Und jetzt? Passt. Bestens. Kuratorin Christa Steinle hatte recht. Die Lichtpoetin und der One-Minute-Skulpteur sind als Biennale-Duo in der Tat stimmig. Das zeigt sich auch am Interesse während der Voreröffnungstage. Eigentlich ist die Eröffnung erst am Freitag. Doch der am äußersten Ende der Giardini gelegene Österreich-Pavillon ist rege besucht. Interviews im Halbstundentakt, New York Times, ARD, ZDF, japanisches Fernsehen, alle da. Grund dafür ist zunächst ein auf die Schnauze gefallener Lkw – neun Meter hoch, überragt er als Aussichtssturm den Hoffmann-Pavillon. Und das ist auf der Biennale, wo 88 Länder um das rare Gut Aufmerksamkeit buhlen, schon einmal nicht schlecht.

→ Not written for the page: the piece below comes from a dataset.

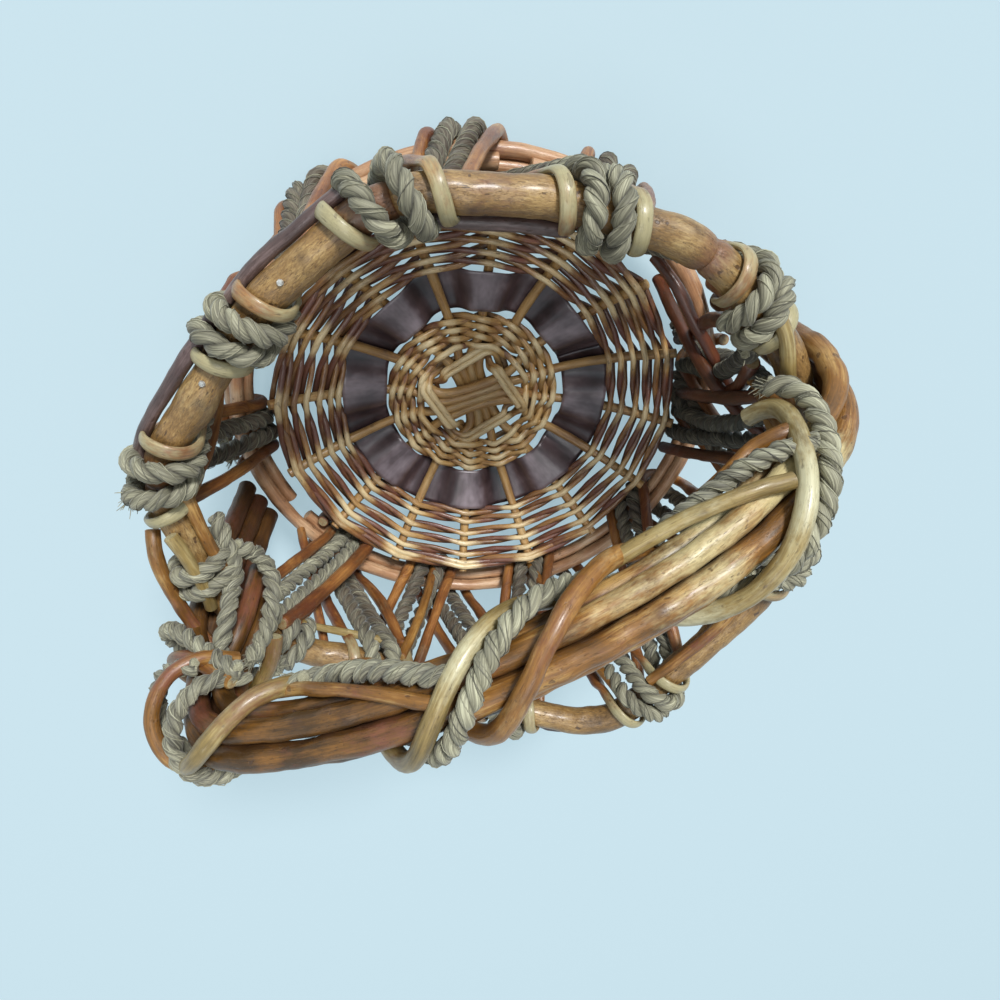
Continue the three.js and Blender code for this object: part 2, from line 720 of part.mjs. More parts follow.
function coreLine({ ring, out, side }) {
  const points = [];
  for (let k = 0; k <= CORE_STEPS; k += 1) {
    const t = k / CORE_STEPS;
    const { centre, across, outward } = archFrame(t);
    const s = spread(t);
    const high = THREE.MathUtils.lerp(Math.sin(rad(ring)) * coreRing, out * footSpread, s);
    const wide = THREE.MathUtils.lerp(Math.cos(rad(ring)) * coreRing, side * footPitch, s);
    points.push(centre.addScaledVector(outward, high).addScaledVector(across, wide));
  }
  const tail = (sign) => {
    const y = side * footPitch;
    if (out > 0) return new THREE.Vector3(sign * wallFoot, y, HOOP_Z);
    const foot = feet[sign < 0 ? 0 : 1];
    return new THREE.Vector3(foot.x - sign * footSpread, y, foot.z - INNER_TAIL);
  };
  return [tail(-1), ...points, tail(1)];
}

// Strands in the order in which they follow one another round the bundle
const SPIRALS = [
  {
    name: "handle_pale_rod",
    start: 0,
    end: 1,
    gap: 0,
    diameter: SPIRAL_ROD_DIA,
    look: "paleRod",
  },
  {
    name: "handle_rope",
    start: ROPE_START,
    end: 1,
    gap: ROPE_GAP,
    diameter: SPIRAL_ROPE_DIA,
    look: "rope",
  },
  {
    name: "handle_orange_rod",
    start: ORANGE_START,
    end: ORANGE_END,
    gap: ORANGE_GAP,
    diameter: SPIRAL_ROD_DIA,
    look: "orangeRod",
  },
];

function turnsAt(share) {
  const last = CROSSINGS.length - 2;
  let i = CROSSINGS.findIndex((c, k) => k <= last && share <= CROSSINGS[k + 1].share);
  if (i < 0) i = last;
  const from = CROSSINGS[i];
  const to = CROSSINGS[i + 1];
  const t = (share - from.share) / (to.share - from.share);
  return from.turns + (to.turns - from.turns) * t;
}

// The turns as the mean over a short stretch, so that the pitch changes gently
function easedTurns(share) {
  const reach = 0.08;
  const samples = 8;
  let sum = 0;
  for (let k = 0; k <= samples; k += 1) {
    sum += turnsAt(share + reach * ((2 * k) / samples - 1));
  }
  return sum / (samples + 1);
}

// The shares of the arch where a strand's points lie
function spiralShares() {
  const from = SPIRAL_END / arch.getLength();
  return Array.from({ length: SPIRAL_STEPS + 1 }, (_, k) => {
    return from + ((1 - 2 * from) * k) / SPIRAL_STEPS;
  });
}

function spiralPoint(share, angle, diameter) {
  const { centre, across, outward } = archFrame(share);
  const s = spread(share);
  const room = (CORE_ROD_DIA + diameter) / 2 + SPIRAL_ROOM + CORNER_SHARE * CORE_ROD_DIA * s;
  const high = THREE.MathUtils.lerp(coreRing, footSpread, s) + room;
  const wide = THREE.MathUtils.lerp(coreRing, footPitch, s) + room;
  centre.addScaledVector(outward, Math.sin(angle) * high);
  return centre.addScaledVector(across, Math.cos(angle) * wide);
}

function nearestOn(line, point) {
  let least = Infinity;
  for (let i = 0; i < line.length - 1; i += 1) {
    const nearest = new THREE.Vector3();
    new THREE.Line3(line[i], line[i + 1]).closestPointToPoint(point, true, nearest);
    least = Math.min(least, nearest.distanceTo(point));
  }
  return least;
}

// The first strand by its crossings, and each other turned on until it is clear of the last one
function spiralLines() {
  const turnOn = rad(1);
  const lines = [];
  let angles = [];
  SPIRALS.forEach(({ gap, diameter }, i) => {
    const line = [];
    const need = i ? (SPIRALS[i - 1].diameter + diameter) / 2 + gap : 0;
    const found = [];
    spiralShares().forEach((share, k) => {
      let angle = i ? angles[k] : rad(SPIRAL_FACE - 360 * easedTurns(share));
      let point = spiralPoint(share, angle, diameter);
      while (i && nearestOn(lines[i - 1], point) < need) {
        angle += turnOn;
        point = spiralPoint(share, angle, diameter);
      }
      found.push(angle);
      line.push(point);
    });
    lines.push(line);
    angles = found;
  });
  return lines;
}

function makeHandle() {
  const group = new THREE.Group();
  CORE_RODS.forEach((spec, i) => {
    const line = coreLine(spec);
    group.add(piece(`handle_rod_${i + 1}`, tube(line, CORE_ROD_DIA), finish.core));
  });
  const shares = spiralShares();
  const lines = spiralLines();
  SPIRALS.forEach(({ name, start, end, diameter, look }, i) => {
    const line = lines[i].filter((_, k) => shares[k] >= start && shares[k] <= end);
    group.add(winding(name, line, diameter, finish[look]));
  });
  return group;
}

const basket = new THREE.Group();
basket.add(makeBase());
basket.add(makeHoop());
basket.add(makeRim());
basket.add(makeLacing());
basket.add(makeLashings());
basket.add(makeHandle());

// The rim is uneven, so the middle of the whole basket lies beside the middle of its base
const middle = new THREE.Box3().setFromObject(basket).getCenter(new THREE.Vector3());
basket.position.set(-middle.x, -middle.y, 0);

export default basket;
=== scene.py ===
import bpy
import numpy as np
from mathutils import Matrix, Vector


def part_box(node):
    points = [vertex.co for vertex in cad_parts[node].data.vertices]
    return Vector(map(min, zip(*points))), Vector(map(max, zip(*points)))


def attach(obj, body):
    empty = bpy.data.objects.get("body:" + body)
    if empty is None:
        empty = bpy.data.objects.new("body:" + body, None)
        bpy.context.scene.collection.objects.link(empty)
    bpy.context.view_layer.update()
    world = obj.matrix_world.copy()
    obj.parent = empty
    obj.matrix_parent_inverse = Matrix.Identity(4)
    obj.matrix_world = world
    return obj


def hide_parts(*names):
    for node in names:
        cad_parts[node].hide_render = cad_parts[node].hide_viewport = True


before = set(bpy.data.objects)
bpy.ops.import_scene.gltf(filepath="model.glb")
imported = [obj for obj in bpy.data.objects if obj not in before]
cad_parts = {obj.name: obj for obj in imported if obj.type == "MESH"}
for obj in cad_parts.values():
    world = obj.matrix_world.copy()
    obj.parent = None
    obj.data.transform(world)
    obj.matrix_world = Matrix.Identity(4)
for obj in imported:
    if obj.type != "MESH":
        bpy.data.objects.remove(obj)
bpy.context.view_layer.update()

# The looks of a vine basket with an arched handle. Sizes are in millimetres, and a mesh turns
# to metres when it is built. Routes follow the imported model, whose base lies off its middle.
MM = 0.001
UP = np.array([0.0, 0.0, 1.0])
low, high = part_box("outer_weave")
BASE_MIDDLE = np.array([low.x + high.x, low.y + high.y, 0.0]) / 2 / MM

# Woven base
STAKE_COUNT = 16
STAKE_STEP = 360 / STAKE_COUNT
STAKE_TURN = -7
STAKE_DIA = 4.7
CROSS_TURN = -9
CROSS_PITCH = 5.4
CROSS_REACH = 19
CROSS_LIFT = 2.55
FAN_RADIUS = 36
INNER_WEAVE_OUT = 48.5
RIBBON_OUT = 71.5
WEAVE_EDGE = 105
WEAVE_THICK = 10.4
DISH_FLAT = 42
DISH_RISE = 24.4
DISH_POWER = 1.6
WEAVER_DIA = 2.8
INNER_WEAVER_DIA = 3.35
TWINE_STEP = 1.2
TWINE_CORNER = 1.7
TWINE_LEAN = 1.45
CROSS_STATIONS = 8
PAIR_STATIONS = 9
INNER_STATIONS = 46
OUTER_STATIONS = 105
RIBBON_THICK = 0.9

# Hoop
HOOP_ROD_DIA = 6.6
HOOP_Z = 20
HOOP_OFFSET = 4.243
HOOP_REACH = HOOP_OFFSET + HOOP_ROD_DIA / 2
HOOP_RADIUS = 122.05
HOOP_OPENING = 7
HOOP_STARTS = [58, 187, 305]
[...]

Auch die zweite Sensation des österreichischen Beitrags ist weithin schon von außen sichtbar, leuchtet aus dem Inneren des Pavillons. Geradezu zwingend saugt einen Kowanz' riesige, wandfüllende Lichtinstallation in den hölzernen, hundert Quadratmeter großen White Cube.

So harmonisch, so selbstverständlich ist der Übergang vom Hoffmann-Pavillon zu dem von Architekt Hermann Eisenköck erbauten hölzernen Light Space, dass man unweigerlich den Eindruck bekommt, es sei immer schon so gewesen. Und hofft, es möge immer so bleiben.

Überwindung begrenzter und begrenzender Architektur: Darum geht es in Kowanz' ebenso sinnlichem wie buchstäblich vielschichtigem Biennale-Beitrag Infinity and beyond. Mit einer viereinhalb mal neun Meter riesigen Neoninstallation reißt sie quasi die Wand nieder, multipliziert den Raum in die Unendlichkeit. Zwischen zwei Spiegelwänden beschreibt sie das Datum, an dem 1989 das Internet erstmals in Cern präsentiert wurde, sowie jenen Zeitpunkt, an dem es erstmals öffentlich zugänglich wurde.

Drei kleinere Arbeiten an einer Seitenwand ordnen sich zu einem Lichtschlitz: Wieder agiert sie an der Schnittstelle zwischen begrenztem und unendlichem Raum, indem sie Schlüsseldaten von Google, iPhone und Wikipedia in Morsecodes übersetzt und mit Kabeln und Neonschnüren sichtbar macht.

"Die Arbeit greift eine technische Errungenschaft auf, die unser Leben komplett verändert hat: die Digitalisierung. Sie ist für uns ebenso wenig fassbar wie die Unendlichkeit oder der Urknall." Dieser Konflikt ist unsere Realität: "Mit zunehmender Information steigt die Ungewissheit."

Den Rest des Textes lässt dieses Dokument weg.